Reproduce each line from the first in the data through the line that contains "bend_land = 0.15" exactly; give nothing else.

── Data excerpt ──

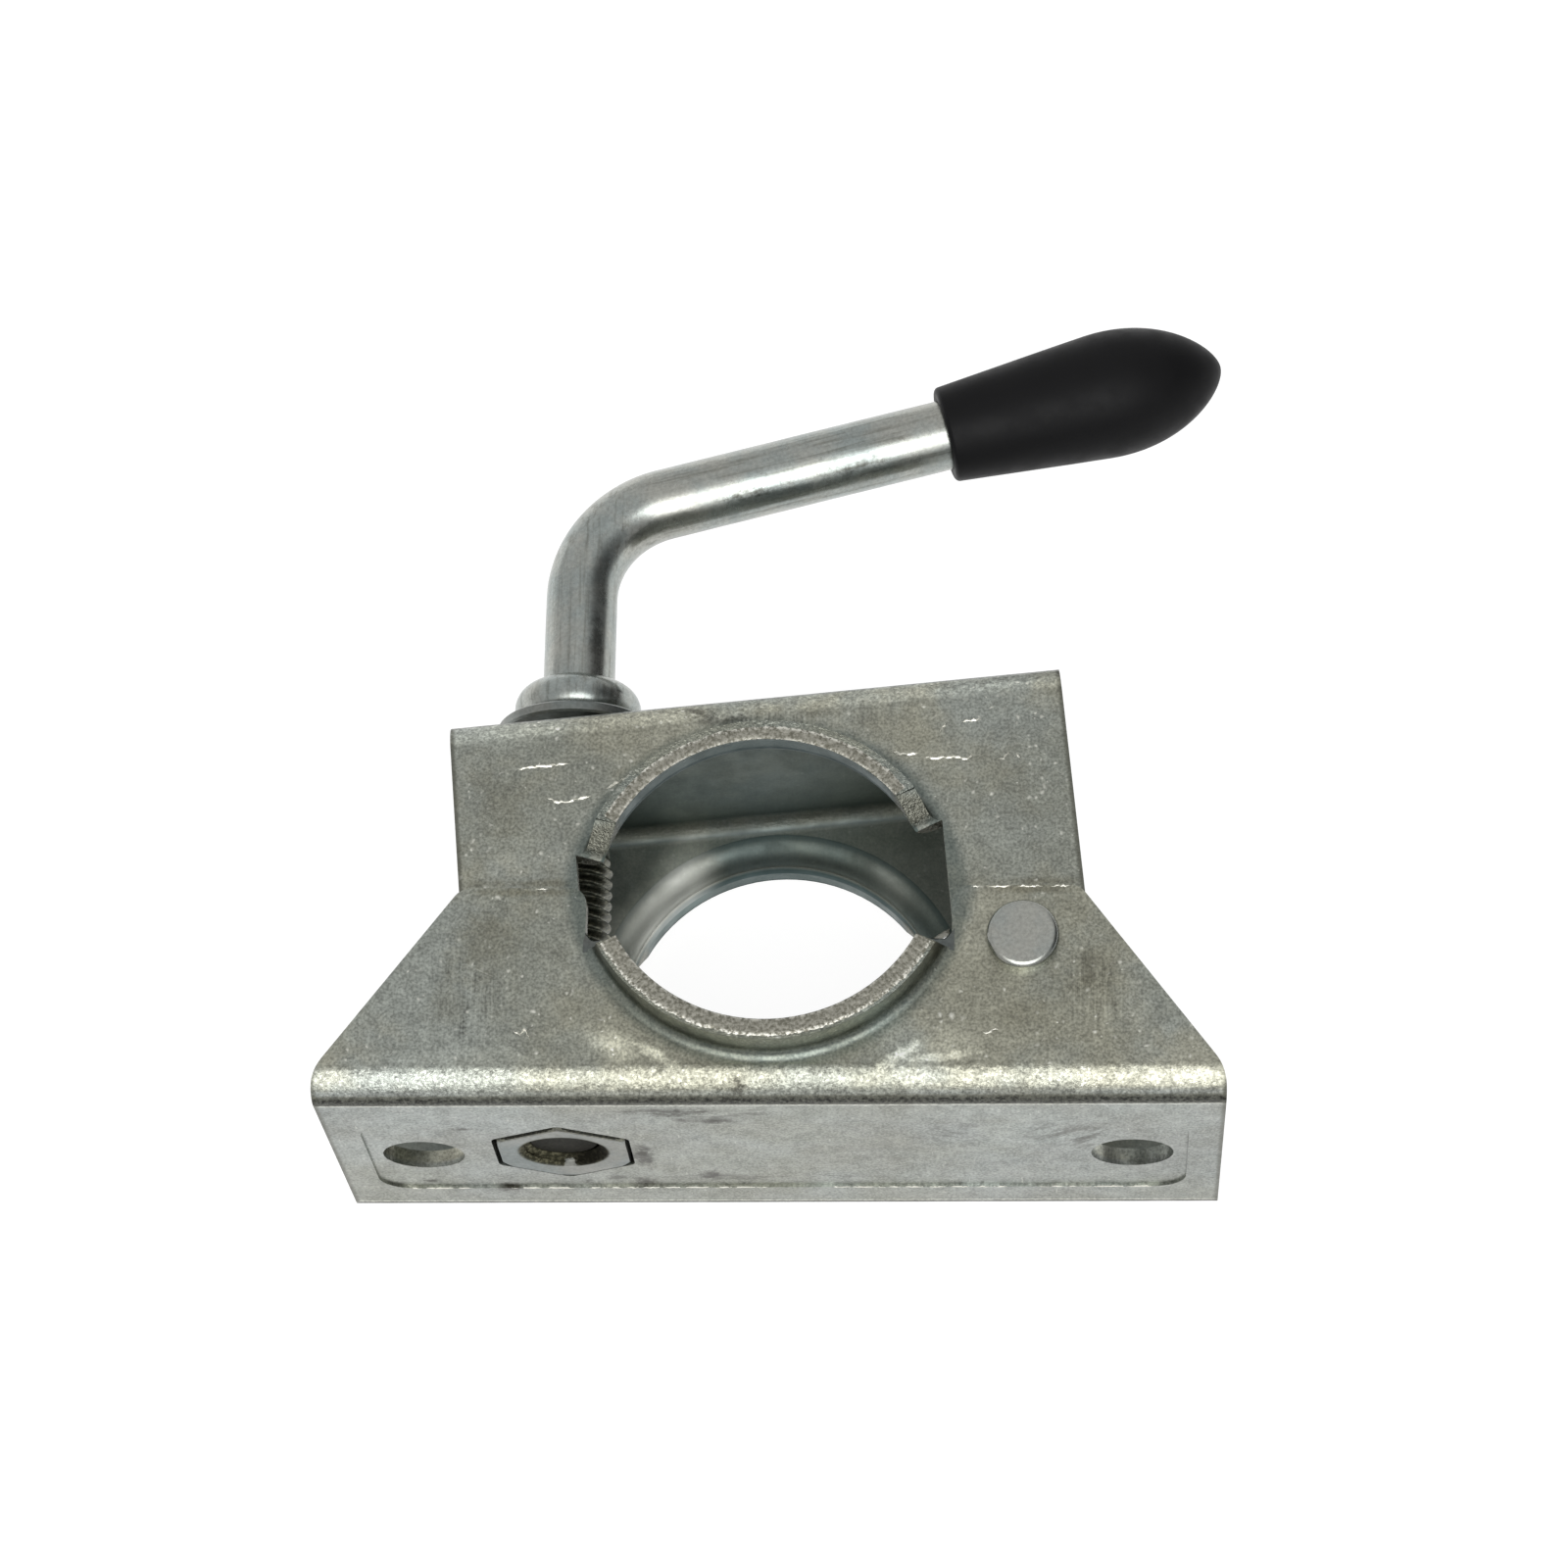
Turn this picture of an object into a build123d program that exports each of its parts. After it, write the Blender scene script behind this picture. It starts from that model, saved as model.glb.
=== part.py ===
"""Clamp that holds the round stem of a jockey wheel on a trailer drawbar.

A pressed bracket is bolted to the drawbar. A smaller pressed jaw is nested between the
bracket's flanges and swings on a rivet at the +X end. A bent handle, whose screw runs
through the jaw's web into a captive nut at the -X end, draws the jaw onto the stem.

Millimetres. The origin is the centre of the bracket's round seat, half way up it.
+Z runs up along the stem, +Y from the drawbar towards the handle.
"""

from build123d import *
from math import asin, atan2, cos, degrees, radians, sin, sqrt, tan
import os

# Stem and its round seats
stem_dia = 48.0
seat_clearance = 0.25

# Pressed sheet, and the plunged collars that line both halves of the seat
sheet = 3.0
collar_root = 1.5
bracket_collar_height = 6.0
jaw_collar_height = 4.3
bracket_collar_ramp = 4.2
jaw_collar_ramp = 11.2
bend_land = 0.15

# Bracket
bracket_height = 54.0
bracket_bend_inside = 1.5
web_past_bolts = 13.0
flange_short_of_centre = 1.9
flange_cut_back = 20.5
flange_shoulder = 3.7
flange_shoulder_radius = 8.0
flange_corner_radius = 3.0
bracket_notch_inset = 2.45
notch_corner_radius = 2.5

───

→ Solution to this task
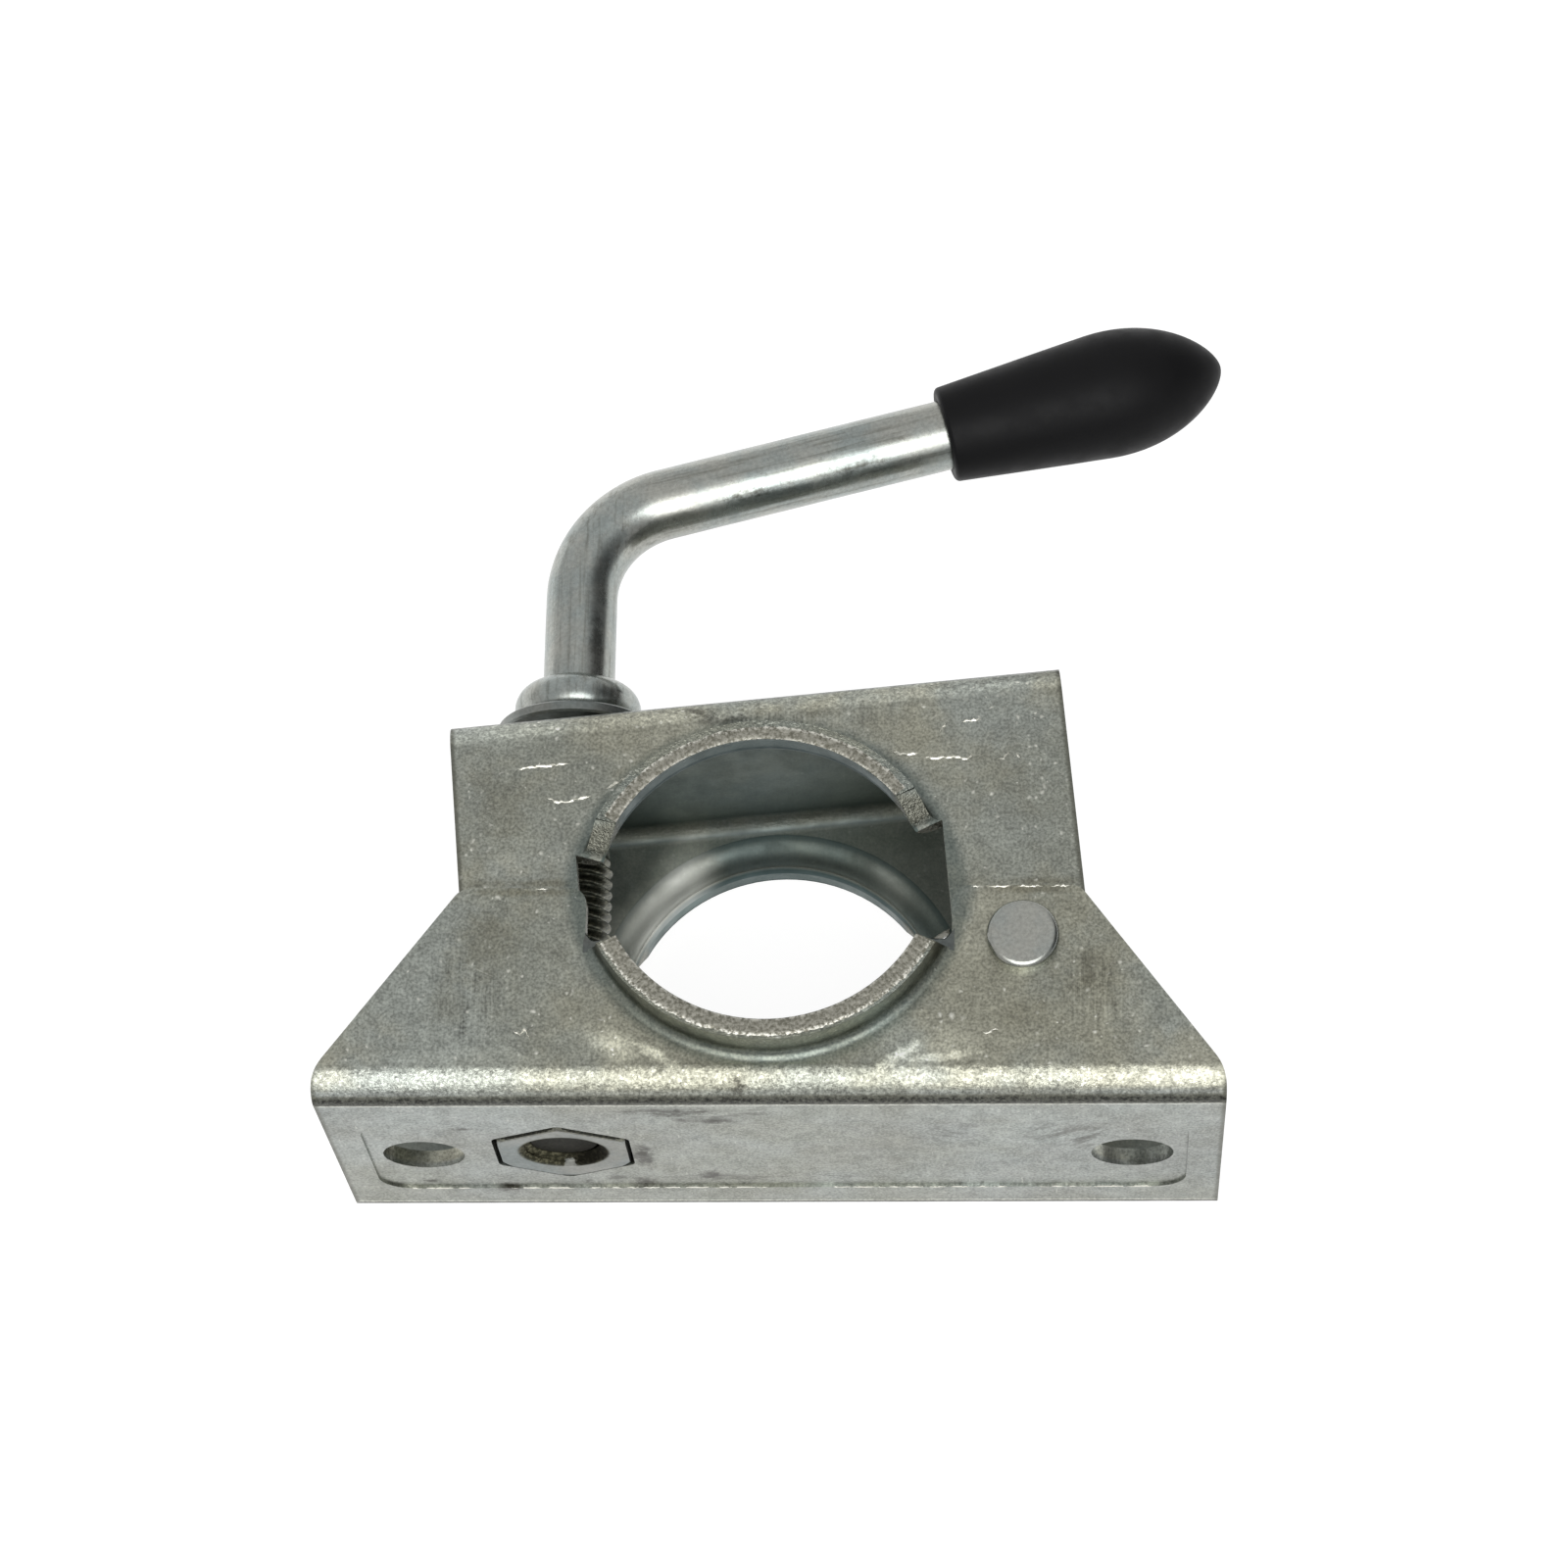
Turn this picture of an object into a build123d program that exports each of its parts. After it, write the Blender scene script behind this picture. It starts from that model, saved as model.glb.
=== part.py ===
"""Clamp that holds the round stem of a jockey wheel on a trailer drawbar.

A pressed bracket is bolted to the drawbar. A smaller pressed jaw is nested between the
bracket's flanges and swings on a rivet at the +X end. A bent handle, whose screw runs
through the jaw's web into a captive nut at the -X end, draws the jaw onto the stem.

Millimetres. The origin is the centre of the bracket's round seat, half way up it.
+Z runs up along the stem, +Y from the drawbar towards the handle.
"""

from build123d import *
from math import asin, atan2, cos, degrees, radians, sin, sqrt, tan
import os

# Stem and its round seats
stem_dia = 48.0
seat_clearance = 0.25

# Pressed sheet, and the plunged collars that line both halves of the seat
sheet = 3.0
collar_root = 1.5
bracket_collar_height = 6.0
jaw_collar_height = 4.3
bracket_collar_ramp = 4.2
jaw_collar_ramp = 11.2
bend_land = 0.15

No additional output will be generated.